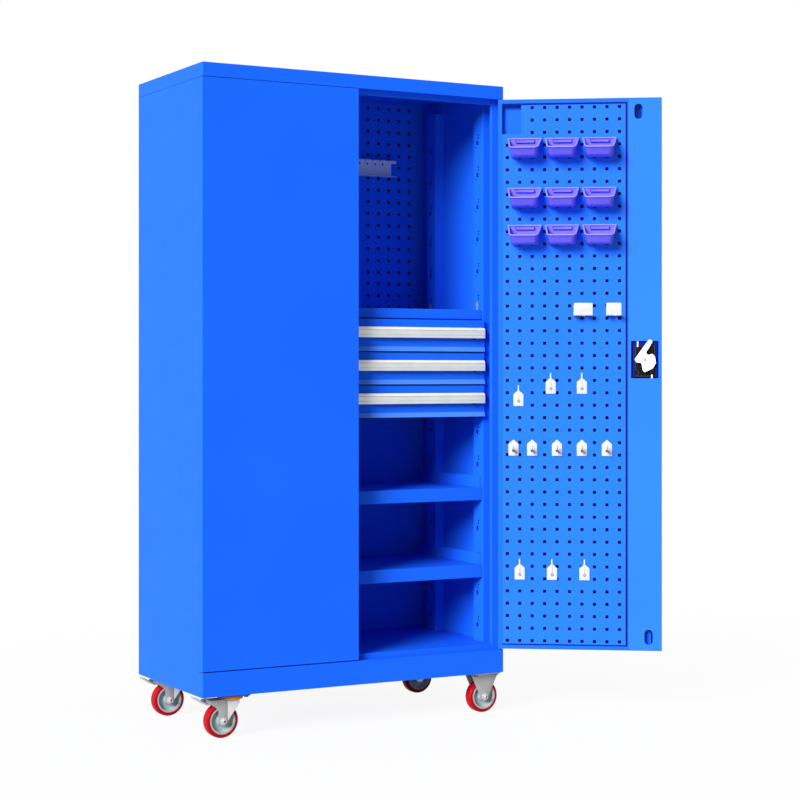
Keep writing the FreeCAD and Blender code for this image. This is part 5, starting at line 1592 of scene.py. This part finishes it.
@dataclass
class Studio:
    """A white floor and surroundings, one soft lamp and the camera."""

    camera_place: Point = (-2.6110, -5.2543, 1.0447)
    camera_yaw: float = -28.77
    lens: float = 86.07
    sensor: float = 36.0
    shift_y: float = -0.0339
    ambient: float = 0.18
    key_strength: float = 5.15
    key_way: Point = (1.32, 0.73, -0.66)
    key_spread: float = 26.0
    floor_size: float = 120.0
    floor_noise: Pair = (0.6, 2.0)
    floor_drift: float = 0.04
    floor_tones: Pair = (0.60, 0.96)
    floor_roughness: float = 0.9
    floor_gloss: float = 0.1
    shadow_share: float = 0.10
    shadow_reach: float = 4.0

    def build(self) -> None:
        """Makes the camera, the lamp, the world and the floor."""
        data = bpy.data.cameras.new("camera")
        data.lens, data.sensor_width, data.shift_y = self.lens, self.sensor, self.shift_y
        camera = self.stand("camera", data)
        camera.location = self.camera_place
        camera.rotation_euler = (math.radians(90), 0, math.radians(self.camera_yaw))
        bpy.context.scene.camera = camera
        data = bpy.data.lights.new("key lamp", "SUN")
        data.energy, data.angle = self.key_strength, math.radians(self.key_spread)
        lamp = self.stand("key lamp", data)
        lamp.rotation_mode = "QUATERNION"
        lamp.rotation_quaternion = Vector(self.key_way).to_track_quat("-Z", "Y")
        self.make_world()
        self.make_floor()
        bpy.context.scene.view_settings.view_transform = "Standard"

    @staticmethod
    def stand(name: str, data: bpy.types.ID) -> Object:
        """Puts a camera or a lamp in the scene."""
        piece = bpy.data.objects.new(name, data)
        bpy.context.scene.collection.objects.link(piece)
        return piece

    def make_world(self) -> None:
        """White all round, as the camera and reflections see it, and softer as a light."""
        world = bpy.data.worlds.new("studio")
        bpy.context.scene.world = world
        nodes = Nodes(world)
        light, seen = (nodes.add("ShaderNodeBackground", {"Strength": strength, "Color": (1, 1, 1)})
                       for strength in (self.ambient, 1.0))
        both = nodes.blend(nodes.seen(), light.outputs[0], seen.outputs[0])
        nodes.add("ShaderNodeOutputWorld", {"Surface": both})

    def make_floor(self) -> None:
        """A wide white floor that keeps the object's soft shadow."""
        floor = Bench.begin("studio_floor", bpy.ops.mesh.primitive_plane_add, size=self.floor_size)
        recipe = Recipe("studio floor")
        recipe.feed(recipe.shader.inputs["Roughness"], self.floor_roughness)
        recipe.feed(recipe.shader.inputs["Specular IOR Level"], self.floor_gloss)
        seen = recipe.seen()
        tone = recipe.reckon("MULTIPLY_ADD", recipe.noise(*self.floor_noise), self.floor_drift, seen)
        recipe.tint(tone, *((tint,) * 3 for tint in self.floor_tones))
        glow = recipe.add("ShaderNodeEmission", {"Strength": 1.0}).outputs[0]
        scale = (1 / self.shadow_reach,) * 3
        near = recipe.add("ShaderNodeMapping", {"Vector": recipe.place, "Scale": scale})
        fade = recipe.add("ShaderNodeTexGradient", {"Vector": near.outputs["Vector"]},
                          gradient_type="QUADRATIC_SPHERE").outputs["Fac"]
        share = recipe.reckon("MULTIPLY", seen,
                              recipe.reckon("MULTIPLY_ADD", fade, -self.shadow_share, 1.0))
        recipe.feed(recipe.out.inputs["Surface"], recipe.blend(share, recipe.shader.outputs[0], glow))
        floor.data.materials.append(recipe.material)


def main() -> None:
    """Builds every part in order."""
    logging.basicConfig(level=logging.INFO, format="%(message)s")
    for part in (Studio(), Carcass(), DoorPanels(), Lock(), Hooks(), PlierRacks(), Bins(),
                 Drawers(), ScrewdriverRack(), Wheels(), Casters()):
        part.build()
        LOG.info("built %s", type(part).__name__)


if __name__ == "__main__":
    main()
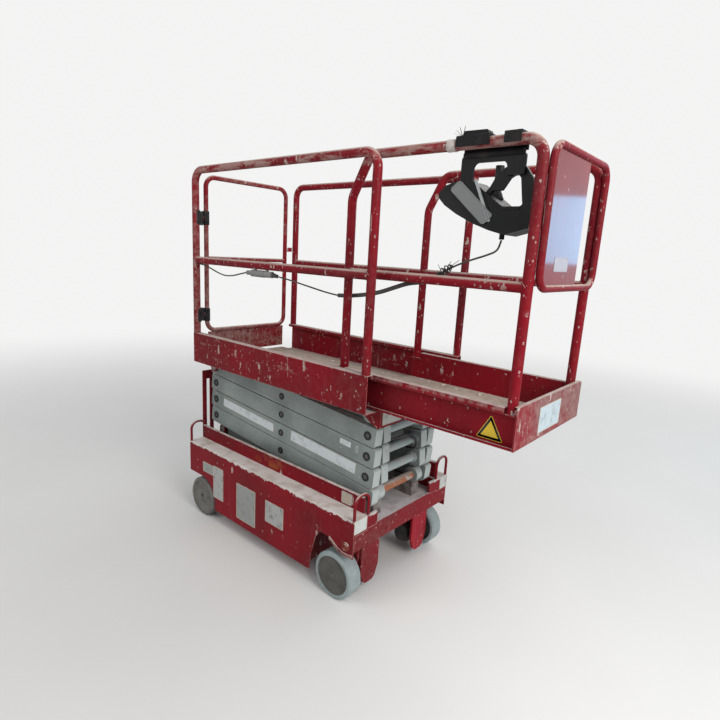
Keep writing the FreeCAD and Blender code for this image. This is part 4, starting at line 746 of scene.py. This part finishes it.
chrome = Finish("chrome_rod", roughness=0.16, metallic=1.0)
rod_film = chrome.noise(40, 3, stretch=(0.2, 1, 1))
chrome.colour(chrome.blend(rod_film.rise(0.55, 0.8) * 0.5, (0.7, 0.71, 0.73), (0.3, 0.27, 0.23)))
chrome.set("Roughness", rod_film * 0.3 + 0.08)
dress(chrome, "lift_rod")


# Platform: a thin deck between folded toe-board sills, crimson under thrown plaster.
# The deck is covered in trodden dust and crumbs; the sills' tops are rubbed pale.

SILL_TOP = 1.098


def deck_litter(paint, fine, cloud):
    """Trodden dust on the deck, with bare patches where feet have rubbed."""
    on_deck = paint.face_z.rise(0.6, 0.9)
    return on_deck * (fine * 0.45 + paint.noise(4, 4, 0.6) * 0.55).rise(0.36, 0.5) * 0.94


def rubbed_sill(paint, fine, cloud):
    """A pale, uneven line along the sills' tops."""
    crest = paint.z + paint.noise(33, 3, 0.6) * 0.012
    return crest.rise(SILL_TOP + 0.002, SILL_TOP + 0.008) * 0.75


deck_paint = crimson_paint("deck_paint", film=0.4, lying=0.9, flecks=0.8, smears=0.5,
                           extra=deck_litter, powder=(0.41, 0.355, 0.3))
sill_paint = crimson_paint("sill_paint", film=0.14, lying=0.7, flecks=0.55, smears=0.6, worn=0.7,
                           extra=rubbed_sill)
dress(deck_paint, "platform_deck", "slide_deck")
broken_edges("platform_sill_right", "platform", sill_paint)
broken_edges("platform_sill_left", "platform", sill_paint)


# Slide-out tray: folded channels and a front plate round a thin deck that runs over the platform's.
# Painted as the platform is, and pale along its lips with dust and a painted highlight line. Blank plates on
# its front and below.

TRAY_LIP = 0.309


def tray_dust_and_lip_highlight(paint, fine, cloud):
    """The tray's top lips, its bottom flange and its front plate are filmed with pale dust; the pale line on
    the top lips is also a painted highlight.
    """
    drips = paint.noise(38, 4, 0.65, stretch=(1, 1, 0.35))
    # Wavy pale line along the top lips: plaster dust plus a painted highlight of the rounded edge.
    lip = (paint.z + drips * 0.022).rise(1.101, 1.108) * paint.y.abs().rise(TRAY_LIP - 0.004, TRAY_LIP)
    front = paint.face_x.rise(0.8, 0.95) * (fine * 0.5 + cloud * 0.5).rise(0.35, 0.65)
    outer = paint.y.abs().rise(TRAY_LIP - 0.009, TRAY_LIP) * paint.z.rise(1.07, 1.08) * fine.rise(0.35, 0.6)
    return (lip * 0.8).highest(front * 0.34).highest(outer * 0.3)


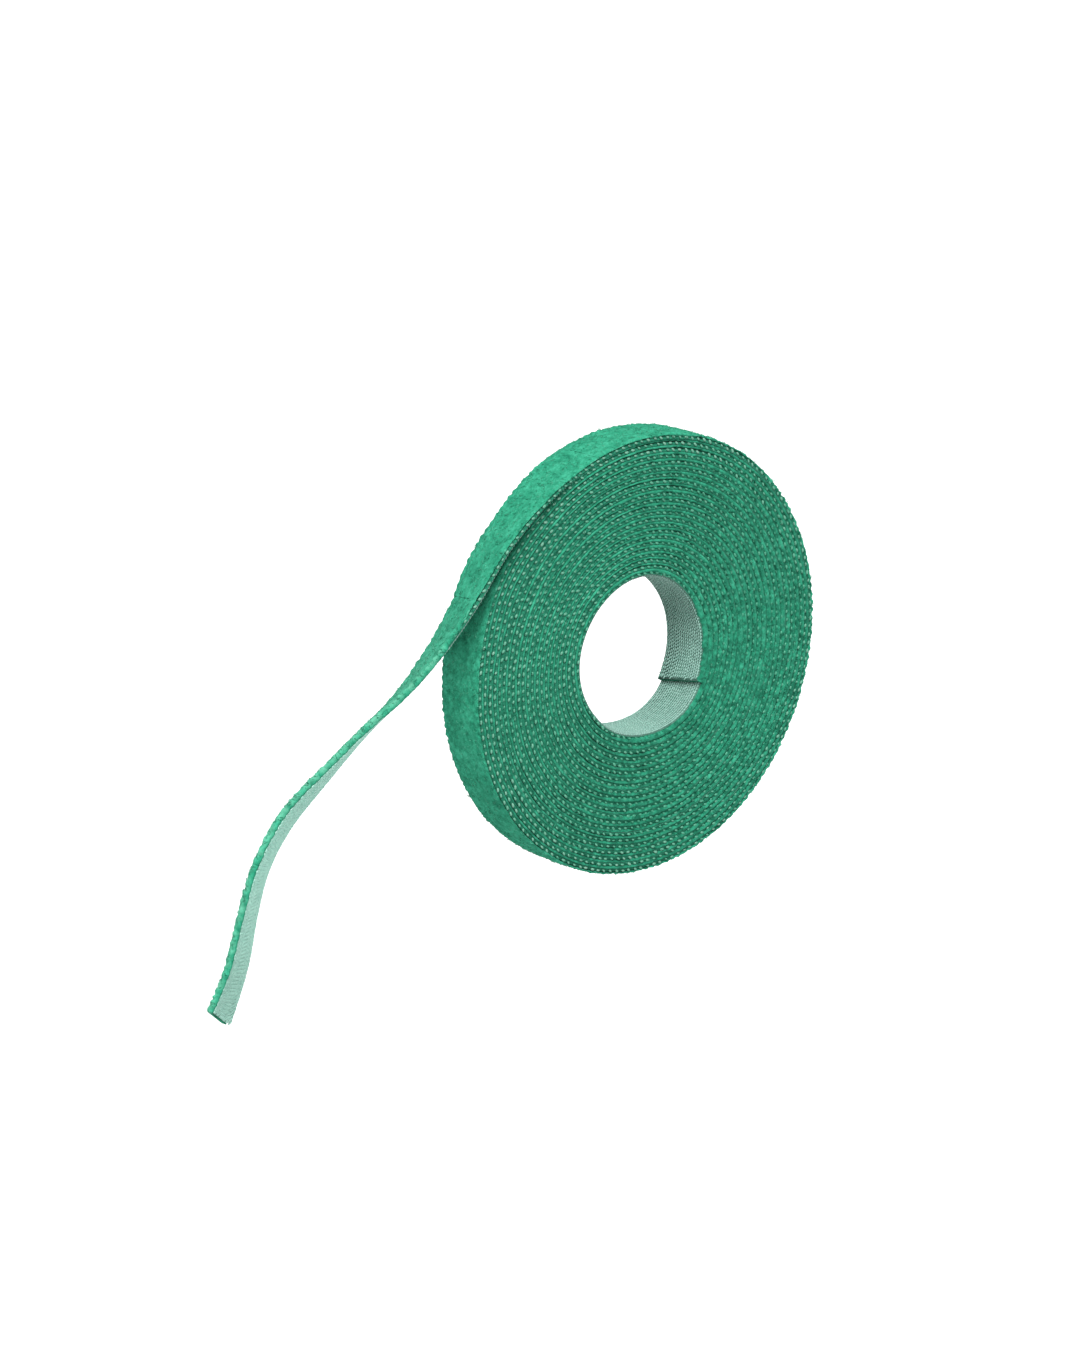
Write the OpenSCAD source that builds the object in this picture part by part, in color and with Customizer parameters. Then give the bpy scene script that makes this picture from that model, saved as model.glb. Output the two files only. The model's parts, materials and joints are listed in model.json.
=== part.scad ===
// Roll of back-to-back hook-and-loop plant tie tape, wound on itself with no
// core, with its free tail peeled off the rim and hanging in a slow twist.
// The roll's axis is Y, its front face looks along -Y, +Z is up, and the
// origin is the centre of the bore. All sizes are in millimetres.

/* [Tape] */
// Width of the tape
tape_w = 12; // [8:0.5:16]
// Thickness of the tape where its hooks are pressed into the loops below
tape_t = 1.38; // [1.1:0.02:1.4]
// Share of the thickness taken by the hook sheet, on the inner side
hook_share = 0.34; // [0.2:0.01:0.45]
// Share of the thickness taken by the bonding film in the middle
bond_share = 0.12; // [0.05:0.01:0.2]

/* [Roll] */
// Radius of the bore, which is the inner face of the first turn
bore_r = 17.5; // [15:0.5:19]
// Whole turns of tape, before the last part turn
full_turns = 22; // [22:1:22]
// Direction in which the inner end of the tape lies, from +X towards +Z
inner_end_angle = -31; // [-40:1:-20]
// Share of the first turn that is truly round, before it climbs the inner end
round_share = 0.78; // [0.76:0.01:0.85]
// Turns over which the bump left by the inner end dies away
bump_turns = 6; // [4:1:10]
// How far the outermost turn's centre lies from the bore's centre, along X
off_centre = 1.5; // [0:0.1:2]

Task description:
Which lines of the data above contain "part"? Copy each one.

Solution to the problem:
Keep writing the FreeCAD and Blender code for this image. This is part 5, starting at line 1592 of scene.py. This part finishes it.
    """Builds every part in order."""
    for part in (Studio(), Carcass(), DoorPanels(), Lock(), Hooks(), PlierRacks(), Bins(),
        part.build()
        LOG.info("built %s", type(part).__name__)
Keep writing the FreeCAD and Blender code for this image. This is part 4, starting at line 746 of scene.py. This part finishes it.
Write the OpenSCAD source that builds the object in this picture part by part, in color and with Customizer parameters. Then give the bpy scene script that makes this picture from that model, saved as model.glb. Output the two files only. The model's parts, materials and joints are listed in model.json.
=== part.scad ===
// Whole turns of tape, before the last part turn